Developing Rucio

Code Review and Submitting a patch set

The code review tool is Gerrit and can be found at:

https://atlas-gerrit.cern.ch:8443/

In principle, you should always work on a local feature branch until a feature is complete, and then submit the feature as a patch set for review:

$ git checkout -b new_feature      # create new local branch and switch to it
$ git branch -a                    # list all branches
$ git checkout master              # switch to master branch
$ git branch -d new_feature        # delete the local feature branch

Never push a feature branch directly to origin, it is your local development environment! Origin only keeps the code reviewed master.

To submit a new patch set for review:

$ git commit -m "new feature added"
$ tools/submit-review

Assuming that the review was not okay, and you have to make some changes, DO NOT COMMIT AGAIN as this will create a new review request! Instead amend the current bad patch set with:

$ git checkout new_feature                       # make sure we're on the right branch
$ emacs                                          # as needed
$ git add                                        # as needed
$ git rm                                         # as needed
$ tools/submit-review -a "now it is fixed"

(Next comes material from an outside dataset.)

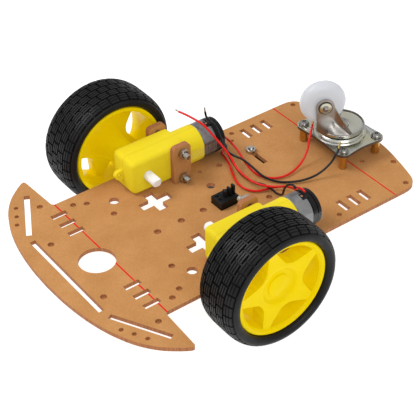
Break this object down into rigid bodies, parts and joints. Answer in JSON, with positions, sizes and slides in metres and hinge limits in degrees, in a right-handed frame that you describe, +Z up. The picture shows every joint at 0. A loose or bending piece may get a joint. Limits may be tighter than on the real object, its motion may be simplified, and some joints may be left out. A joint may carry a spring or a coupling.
{
  "type": "two wheel robot car kit",
  "caption": "Flat kraft-covered chassis plate with two geared motors and tyred wheels, a swivel caster, switch, battery holder and leads, shown motor side up.",
  "frame": {"origin": "centre of the bounding box seen from above, on the surface the two tyres stand on", "axes": "+X towards the right wheel along the drive axle, +Y from the bumper to the caster, +Z up on the motor side"},
  "size_m": [0.1644, 0.204, 0.065],
  "materials": {
    "kraft": "kraft paper on acrylic sheet",
    "gear_case": "satin yellow moulded plastic",
    "wheel_rim": "satin yellow moulded plastic",
    "tyre": "moulded rubber",
    "nylon": "natural nylon",
    "caster_wheel": "translucent nylon",
    "steel": "nickel plated steel",
    "zinc": "yellowish zinc plated pressed steel",
    "brass": "turned brass",
    "can": "plain steel can",
    "black_plastic": "black moulded plastic",
    "strap": "clear plastic band",
    "red_wire": "PVC insulation",
    "black_wire": "PVC insulation"
  },
  "bodies": {
    "chassis": {"chassis_plate": "kraft", "right_gear_case_inner": "gear_case", "right_motor_bracket_inner": "kraft", "right_gear_case_outer": "gear_case", "right_motor_bracket_outer": "kraft", "right_motor_bolt_lower": "steel", "right_motor_nut_lower": "steel", "right_motor_bolt_upper": "steel", "right_motor_nut_upper": "steel", "right_motor_can": "can", "right_motor_end_cap": "black_plastic", "right_motor_strap": "strap", "left_gear_case_inner": "gear_case", "left_motor_bracket_inner": "kraft", "left_gear_case_outer": "gear_case", "left_motor_bracket_outer": "kraft", "left_motor_bolt_lower": "steel", "left_motor_nut_lower": "steel", "left_motor_bolt_upper": "steel", "left_motor_nut_upper": "steel", "left_motor_can": "can", "left_motor_end_cap": "black_plastic", "left_motor_strap": "strap", "caster_standoff_front_right": "brass", "caster_screw_front_right": "steel", "caster_standoff_rear_right": "brass", "caster_screw_rear_right": "steel", "holder_screw_right": "steel", "holder_nut_right": "steel", "caster_standoff_front_left": "brass", "caster_screw_front_left": "steel", "caster_standoff_rear_left": "brass", "caster_screw_rear_left": "steel", "holder_screw_left": "steel", "holder_nut_left": "steel", "caster_top_plate": "zinc", "caster_kingpin": "steel", "switch_body": "black_plastic", "battery_holder": "black_plastic", "left_motor_lead_red": "red_wire", "left_motor_lead_black": "black_wire", "right_motor_lead_red": "red_wire", "right_motor_lead_black": "black_wire", "motor_link_lead_red": "red_wire"},
    "right_wheel": {"right_wheel_rim": "wheel_rim", "right_tyre": "tyre", "right_output_shaft": "nylon"},
    "right_reducer": {"right_reduction_gear": "nylon"},
    "right_crown": {"right_crown_gear": "nylon"},
    "right_rotor": {"right_motor_rotor": "steel"},
    "left_wheel": {"left_wheel_rim": "wheel_rim", "left_tyre": "tyre", "left_output_shaft": "nylon"},
    "left_reducer": {"left_reduction_gear": "nylon"},
    "left_crown": {"left_crown_gear": "nylon"},
    "left_rotor": {"left_motor_rotor": "steel"},
    "caster_swivel": {"caster_fork": "zinc", "caster_axle": "steel"},
    "caster_roller": {"caster_wheel": "caster_wheel"},
    "rocker": {"switch_rocker": "black_plastic"}
  },
  "joints": [
    {"name": "right_wheel_spin", "type": "hinge", "parent": "chassis", "child": "right_wheel", "pos_m": [0.0394, -0.0225, 0.0325], "axis": [1, 0, 0], "continuous": true},
    {"name": "right_reducer_spin", "type": "hinge", "parent": "chassis", "child": "right_reducer", "pos_m": [0.0394, -0.0114, 0.0325], "axis": [1, 0, 0], "continuous": true},
    {"name": "right_crown_spin", "type": "hinge", "parent": "chassis", "child": "right_crown", "pos_m": [0.0394, -0.0029, 0.0325], "axis": [1, 0, 0], "continuous": true},
    {"name": "right_rotor_spin", "type": "hinge", "parent": "chassis", "child": "right_rotor", "pos_m": [0.0394, 0.0175, 0.0325], "axis": [0, 1, 0], "continuous": true},
    {"name": "left_wheel_spin", "type": "hinge", "parent": "chassis", "child": "left_wheel", "pos_m": [-0.0394, -0.0225, 0.0325], "axis": [1, 0, 0], "continuous": true},
    {"name": "left_reducer_spin", "type": "hinge", "parent": "chassis", "child": "left_reducer", "pos_m": [-0.0394, -0.0114, 0.0325], "axis": [1, 0, 0], "continuous": true},
    {"name": "left_crown_spin", "type": "hinge", "parent": "chassis", "child": "left_crown", "pos_m": [-0.0394, -0.0029, 0.0325], "axis": [1, 0, 0], "continuous": true},
    {"name": "left_rotor_spin", "type": "hinge", "parent": "chassis", "child": "left_rotor", "pos_m": [-0.0394, 0.0175, 0.0325], "axis": [0, 1, 0], "continuous": true},
    {"name": "caster_swivel", "type": "hinge", "parent": "chassis", "child": "caster_swivel", "pos_m": [0, 0.0817, 0.0356], "axis": [0, 0, 1], "continuous": true},
    {"name": "caster_roll", "type": "hinge", "parent": "caster_swivel", "child": "caster_roller", "pos_m": [-0.00474, 0.07255, 0.0523], "axis": [0.8879, -0.46, 0], "continuous": true},
    {"name": "rocker_tilt", "type": "hinge", "parent": "chassis", "child": "rocker", "pos_m": [0.0016, 0.00325, 0.0191], "axis": [1, 0, 0], "range_deg": [-10, 10]}
  ],
  "couplings": [
    {"joint": "right_reducer_spin", "follows": "right_wheel_spin", "ratio": -2.5},
    {"joint": "right_crown_spin", "follows": "right_wheel_spin", "ratio": 7.5},
    {"joint": "right_rotor_spin", "follows": "right_wheel_spin", "ratio": -48},
    {"joint": "left_reducer_spin", "follows": "left_wheel_spin", "ratio": -2.5},
    {"joint": "left_crown_spin", "follows": "left_wheel_spin", "ratio": 7.5},
    {"joint": "left_rotor_spin", "follows": "left_wheel_spin", "ratio": 48}
  ]
}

In case you need to fix an older commit, stash away your current changes, rebase to the old commit, fix the code, amend for review, re-stash your original changes:

$ git stash                                      # make sure we don't lose our current changes
$ git rebase -i HEAD~5                           # go back 5 commits interactively
$ emacs                                          # as needed
$ git add                                        # as needed
$ git rm                                         # as needed
$ tools/submit-review -a "finally it is fixed"   # amend the change
$ git apply                                      # get our changes back

Of course, this is potentionally dangerous if someone has already changed files from any of these commits and pushed them to the official master, so some synchronisation with colleagues might be needed.

If the patch set was reviewed and approved, don’t forget to fetch the repository metadata, and, optionally, pull the changes from the origin master again:

$ git fetch
$ git pull

Should you get confused in any way, don’t forget that you can always clone the official master branch afresh, pull the necessary commits, and copy the new files over.

TL;DR If something is weird, ask Mario.

I have a conflict in my patch set and I need to merge. What do I do?

If you get an error message from gerrit like “Please merge (or rebase) the change locally and upload the resolution for review.”, then that means that someone got a change approved for a file while you were working on the same file. This means that you need to fix your commit:

  1. Make sure you’re on your master branch:

    git checkout master
    
  2. Get the newest changesets from origin/master:

    git fetch; git pull
    
  3. Switch to your feature branch and merge in the changes:

    git checkout my_feature
    git rebase master
    
  4. This will break at some point at the problematic file(s). Edit them and mark them as resolved:

    emacs file1
    emacs file2
    git add file1
    git add file2
    
  5. Finish the merge:

    git rebase --continue
    
  6. Submit for review:

    tools/submit-review -a "merged conflicts"
    

Ticketing system

For Rucio we are using Jira to manage the development of the project:

Tickets for new features should be submitted with a functional granularity, that is according to the API call being introduced and at which level it belongs. For example, “register_dataset API (CORE)”, “register_dataset (REST)”, and “register_dataset API (CLIENT)”, instead of big and vague new feature definitions like “new dataset functionality”. This level of granularity allows better tracking of the progress of the RUCIO project, informs developers when new interfaces become available, and leads to more meaningful changelogs when a release is made.

In order to avoid generating too many tickets and insuring the documentation of relevant work is placed in a single description, all minor schema changes and corresponding test cases should be included as part of the new feature ticket and seperate tickets should not be made. The exception to this is if additional functionality, a bug fix or a new test case is added to the task in a newer release of Rucio, this then should be documented as a new ticket, rather than modifying the existing ticket (as it is assigned to the previous Rucio release).

The ticket workflow in Jira is summarised here:

When one is finished working on a new feature or bug fix and this has been commited and submitted to Gerrit for approval, the ticket status should be changed to ‘resolved’. Once the new code has been approved and commited to the GIT master the ticket status should be changed to ‘closed’.

GIT commits should include the relevant JIRA ticket number(s) in the beginning of the commit message. This is because Jira is integrated with GIT and will associate the tickets to the corresponding GIT commits.

Jira ticket headers and descriptions will be included on release changelogs. For this reason the titles and descriptions should be meaningful.